The interpretation: IS = 1 means “the generator produces samples that are individually classifiable but all of the same class” (no diversity contribution). Higher IS rewards both sharp per-sample classification AND a marginal class distribution spread across many classes. Our 4-sample case scored about 1.94 because three of the three classes were represented; perfect uniform coverage with sharp samples would score higher still (theoretical maximum on 3 classes is 3).

Flashcards

Ten cards. Click any card to reveal the answer. Use the Print flashcards button to lay out the full set as one card per page, ready to print or save as a PDF for offline review.

Q. Why isn't likelihood a universal cross-paradigm evaluation metric?

Not every paradigm has it (GANs do not). Some have only a bound (VAEs report ELBO). Some have it indirectly (diffusion). Even when exact, likelihood and sample quality can decouple, and units differ across paradigms (per-token NLL vs per-pixel bits-per-dim).

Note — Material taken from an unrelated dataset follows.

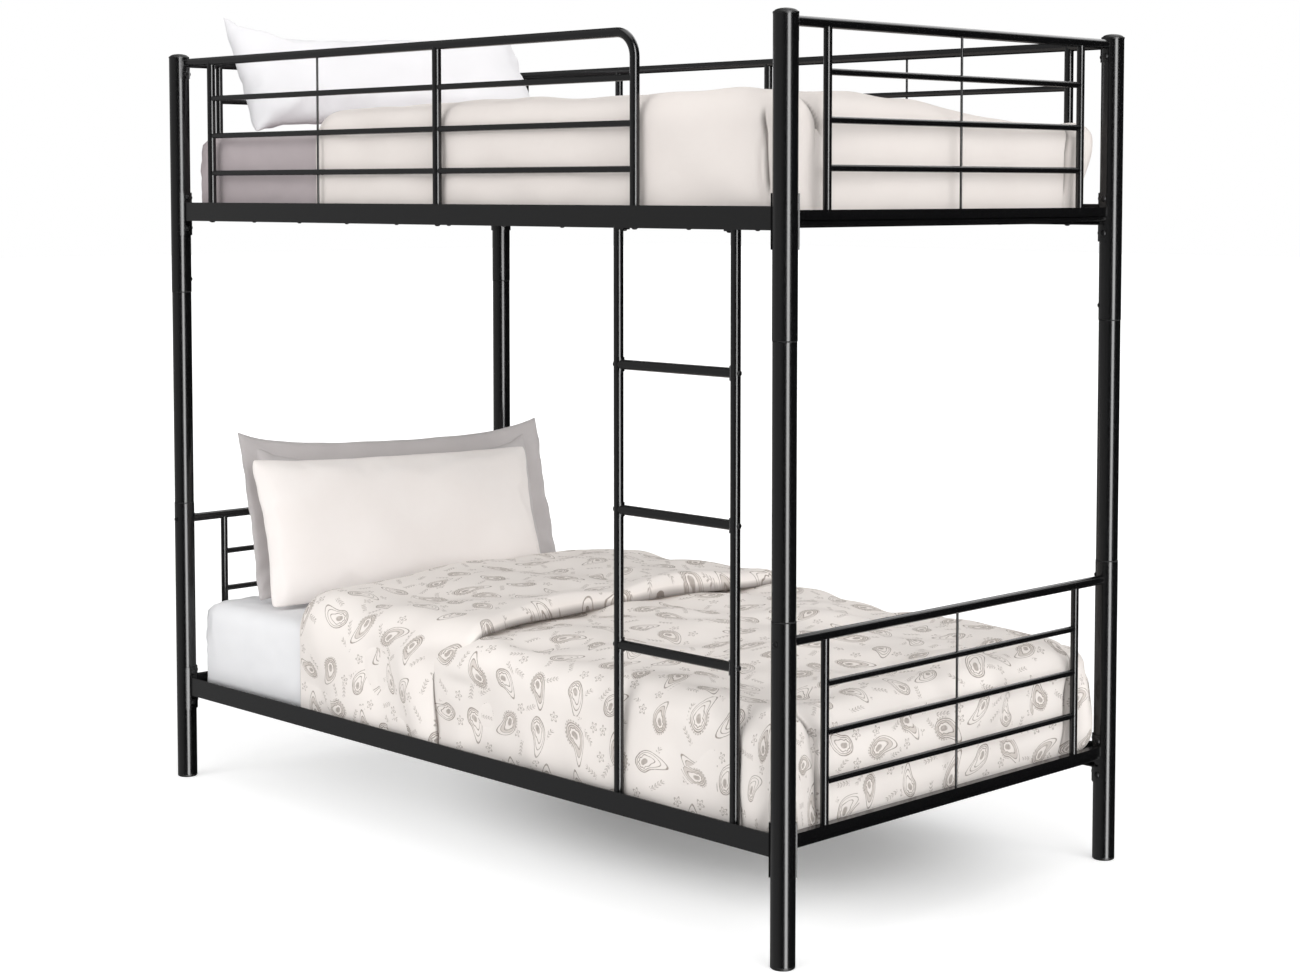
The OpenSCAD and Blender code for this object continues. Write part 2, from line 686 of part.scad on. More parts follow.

Q. Write the Inception Score formula.

IS = exp( E_{x ~ p_model}[ KL( p(y | x) || p(y) ) ] ). p(y | x) is Inception’s class distribution for sample x; p(y) is the marginal. Large when samples are clearly classifiable AND the marginal is spread across many classes.

Q. What does IS measure well, and what does it miss?

Measures well: per-sample classifiability (rough quality proxy) and class diversity (rough coverage proxy). Misses: realism vs the actual data distribution. IS does NOT compare to real data; can be gamed by Inception-friendly samples.

Q. Write the FID formula and the 1D collapse.

General: FID = ||μ_r − μ_g||² + Tr(Σ_r + Σ_g − 2·sqrt(Σ_r·Σ_g)). In 1D (scalar variances): FID_1D = (μ_r − μ_g)² + (σ_r − σ_g)², the sum of squared mean gap and squared standard-deviation gap.

Q. What does FID measure well, and what does it miss?

Measures well: distance between generated and real feature distributions (compares to real data); sensitive to both per-sample quality and coverage (mode dropping shows as covariance mismatch). Misses: Inception bias (trained on ImageNet); noisy with small samples (needs ~10k+).

Q. What do precision and recall for distributions add over a single FID number?

They separate quality from coverage. Precision = fraction of generated samples inside the real-data region (samples look real). Recall = fraction of real-data region covered (no missing modes). FID conflates the two; precision-recall pulls them apart.

Q. Where do human preference studies sit in the metric hierarchy?

They are the ground truth for “does this look real?” Show pairs (real, generated) to raters and measure how often they pick the real one. If raters do no better than chance (50%), the generator has succeeded. Expensive and slow, so reserved for major releases or for calibrating automated metrics on new domains.

Q. State the evaluation-methods-as-paradigm-fingerprint framing.

Each paradigm has a characteristic suite of evaluation instruments. Autoregressive: perplexity. Flow: NLL. VAE: ELBO + FID. GAN: FID/IS/precision-recall/human studies + WGAN critic estimate. Diffusion: FID across step counts + ELBO bound. Reading the suite reveals which questions a paradigm is positioned to answer.

Q. What's the most common evaluation mistake when comparing models?

Reaching for the most famous metric without checking that its question matches your deployment question. FID is famous and useful; perplexity is famous and useful; neither answers every question. Match metric to deployment question (sample-realism, coverage, next-token surprise, text-image alignment), and use multiple metrics to guard against gaming.

Q. Why does FID need at least ~10k samples to stabilize?

Because the metric estimates a covariance matrix (typically ~2048 dimensions for Inception features) from the generated samples, and covariance estimation has high variance at small sample counts. Below ~10k samples, the noise in the covariance estimate can swamp the signal. Reporting FID on hundreds of samples introduces variance that overwhelms what the metric is trying to measure.